PARA - 17 Before proceeding, further, it may be noticed that while `the Motor Vehicles Act, 1939' was in force, section 110-C (2-A) was inserted therein in the year 1970 which corresponds to Section 170 of the 1988 Act. The said provision provides that in course of an inquiry of a claim if the Tribunal is satisfied that there is a collusion between the claimant and the insured or the insured fails to contest the claim, the Tribunal for reasons to be recorded in writing, direct that the insurer who may be liable in respect of such claim, shall be imp leaded as a party to the proceeding and the insurer so imp leaded shall thereupon have, without prejudice to the provisions contained in sub-Section (2) of Section 149, the right to contest the claim on all or any of the grounds that are available to the person against whom the claim has been made.
PARA - 18 The aforesaid provisions show two aspects. Firstly, that the insurer has only statutory defenses available as provided in sub-Section (2) of Section 149 of 1988 Act and, secondly, where the Tribunal is of the view that there is a collusion between the claimant and the insured, or the insured does not contest the claim, the insurer can be made a party and on such impleadment the insurer shall have all defenses available to it. Then comes the provisions of Section 173 which provides for an appeal against the award given by the Tribunal.
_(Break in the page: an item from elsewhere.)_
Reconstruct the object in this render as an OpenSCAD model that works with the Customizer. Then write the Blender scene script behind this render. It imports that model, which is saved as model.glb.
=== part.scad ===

Under Section 173, any person aggrieved by an award is entitled to prefer an appeal to the High Court. Very often the question has arisen as to whether an insurer is entitled to file an appeal on the grounds available to the insured when either there is a collusion between the claimants and the insured or when the insured has not filed an appeal before the High Court questioning the quantum of compensation. The consistent view of this Court had been that the insurer has no right to file an appeal to challenge the quantum of compensation or finding of the Tribunal as regards the negligence or contributory negligence of the offending vehicle."
In view of the aforesaid pronouncement of the Supreme Court, the appeal insofar as it challenges the quantum of compensation or challenges the findings on the question of negligence or contributory negligence, is not maintainable. The only ground which may be considered in this appeal for challenging the award is that under the policy of insurance, the liability of the insurance company was limited to Rs.50,000/- and consequently it could not be directed to pay the entire compensation under the award. Reliance for this has been placed upon the photocopy of a document which is purported to be the policy of insurance. It is vehemently argued by Mr.Seth, learned counsel for the appellant that the policy of insurance having been duly proved clearly shows that the liability of the insurance company was limited and the Tribunal, therefore, could not direct the insurance company to pay the entire amount of compensation under the award.
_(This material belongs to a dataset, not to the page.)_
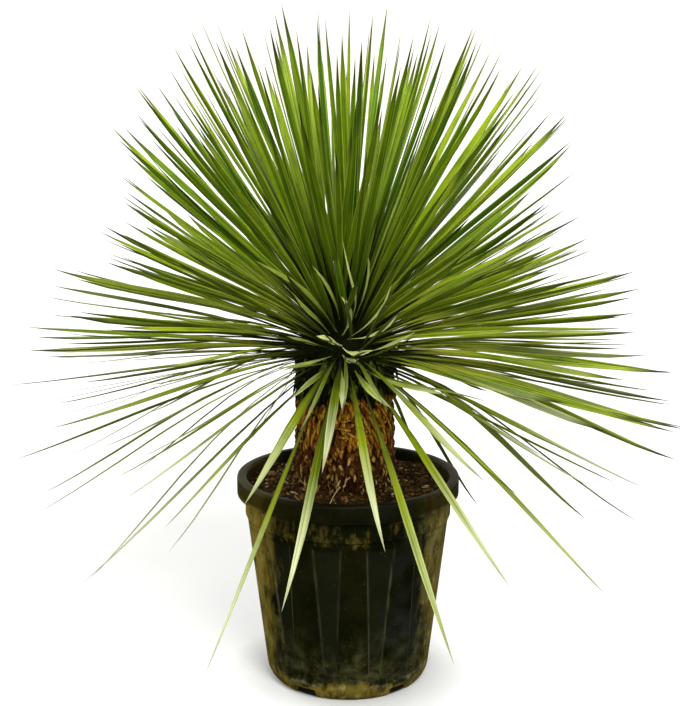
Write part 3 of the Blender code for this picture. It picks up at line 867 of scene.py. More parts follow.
def trunk_grains(draw):
    """(bearing, height, size factor) of every grain, in rows from the soil up."""
    grains = []
    level = GRAINS_FROM
    row = 0
    while level < GRAINS_TO:
        factor = 0.62 + 0.38 * smooth_step(0.262, 0.305, level)
        count = round(math.tau * between(GRAIN_RADII, level) / (GRAIN_SPACING * factor))
        for number in range(count):
            bearing = (number + 0.5 * (row % 2) + draw.gauss(0, 0.20)) * 360 / count
            grains.append((bearing, level + draw.gauss(0, 0.0024), factor))
        level += GRAIN_ROW * factor
        row += 1
    return grains


def build_grains(finish):
    draw = random.Random(GRAIN_SEED)
    grains = trunk_grains(draw)
    bm, groups, layers = copies(prism(GRAIN_STATIONS, False), len(grains), GRAIN_VALUES)
    for (bearing, height, factor), group in zip(grains, groups):
        untidy = UNTIDY * (1 - smooth_step(0.270, 0.310, height))
        lean = draw.gauss(0, 0.9) if draw.random() < ASKEW * (1 + untidy) else draw.gauss(0, 0.20)
        flare = draw.uniform(*GRAIN_FLARE)
        root = direction(bearing, 0.0) * (between(GRAIN_RADII, height) - GRAIN_SUNK)
        root = Vector((TRUNK_X, 0.0, height)) + root
        size = (
            factor * draw.uniform(*GRAIN_LENGTH) * (1 + 0.10 * untidy),
            factor * draw.uniform(*GRAIN_WIDTH) * (1 - 0.18 * untidy),
            factor * draw.uniform(*GRAIN_THICKNESS) * (1 + 0.5 * untidy * draw.random()),
        )
        lay_grain(group, layers, bearing, root, flare, lean, size, draw.random())
    return add_piece("trunk_scales", bm, finish, "trunk")


# %% [markdown]
# Some scales have come loose and hang as long strands that bend round the trunk, most of them on the right.
# Each is a row of the table: where it starts round the trunk and how high, how far it sweeps and drops, its
# width in millimetres and its tone. A prism with more cuts can follow such a bend.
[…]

6. The original policy of insurance has not been produced by any party. While it is not denied that the original policy of insurance was in the custody of the insured and he should have placed the same on record, however, the insurance company also had a carbon copy of the policy of insurance or at least an office copy and it was, therefore, incumbent upon the insurance company to place the said carbon copy of the policy of insurance on record to satisfy the Tribunal that its liability was limited. However, the carbon copy of the policy of insurance was not placed on record and what was placed on record was the photocopy of a document purported to be the policy of insurance. RW-1 a Legal Assistant from the office of the insurance company appeared as a witness to prove this copy of the alleged policy of insurance. It was stated by this witness that the original policy was signed by the Assistant Branch Manager whose signatures he identified. His statement was objected to by the claimants at the time of document being exhibited. It was further stated by the witness that as per the policy the liability of the insurance company was limited to the extent of Rs.50,000/- in respect of any one accident. In cross-examination the witness stated that the original records had been destroyed; that as per the company's policy, the policy of insurance was destroyed after three years of its issue, however, he did not bring anything to show that there was any policy of the company to destroy its records after three years, though the same were available with the company. He, however, admitted that if the company has the knowledge about a case pending in Court, the records are not destroyed. According to him the notice of the case was not received by the company prior to three years and the records might have been destroyed in the normal course of business. He, however, did not know as to how a photocopy of the document was prepared when the records were not available with the insurance company. He admitted that the photocopy placed on record was attested as true copy without verifying from the original record. He also admitted that the photocopy of the policy was found in the Court claim file when the same was received from the original office. He also admitted that the claim file was opened after the summons were received from the Court.
7. In the present case, the insurance company had entered appearance in Court on 23.1.1981. The accident in question had taken placed on 19.8.1979. The insurance policy was issued on 27.11.1978. It is thus clear that the insurance company was aware of the pendency of the claim petition before the expiry of the period of three years from the date of issue of the policy of insurance. Even a claim file was opened and the alleged photocopy was placed in the claim file. In these circumstances, it is not explained as to why and how the policy could be destroyed even if there was a policy of the company to destroy the records after three years. Admittedly, as per the case of the company, in case a claim was pending the policy could not be destroyed. It is also not explained as to how the photocopy of the document was available in the file when the original document had been destroyed and when and who prepared the photocopy. It was not correct on the part of this witness to state that notice of the case was not received by the company prior to the expiry of three years of the issue of policy of insurance. Insurance company had admittedly entered appearance in Court on 23.1.1981, i.e. within three years of the date of issue of the policy of insurance and it could not as per their own policy, destroy records relating to the said policy of insurance. An adverse inference has, therefore, to be drawn against the appellant for not producing the original policy as it is difficult to believe that the original policy of insurance was destroyed. In the absence of the original policy no reliance can be placed upon a copy of the policy which has admittedly not been attested from the original. The policy of insurance having thus not been proved it cannot be held that the liability of the insurance company was limited only to Rs.50,000/- under the said policy of insurance.
8. In view of the foregoing, I am of the view that no case is made out for interference with the award of the Tribunal. There are no merits in the appeal of the insurance company and the same is, accordingly, dismissed with no order as to costs.
9. Learned counsel for the respondents have not pressed the cross-objections and seek permission to withdraw the same. In view of the statement made, the cross-objections are dismissed as withdrawn.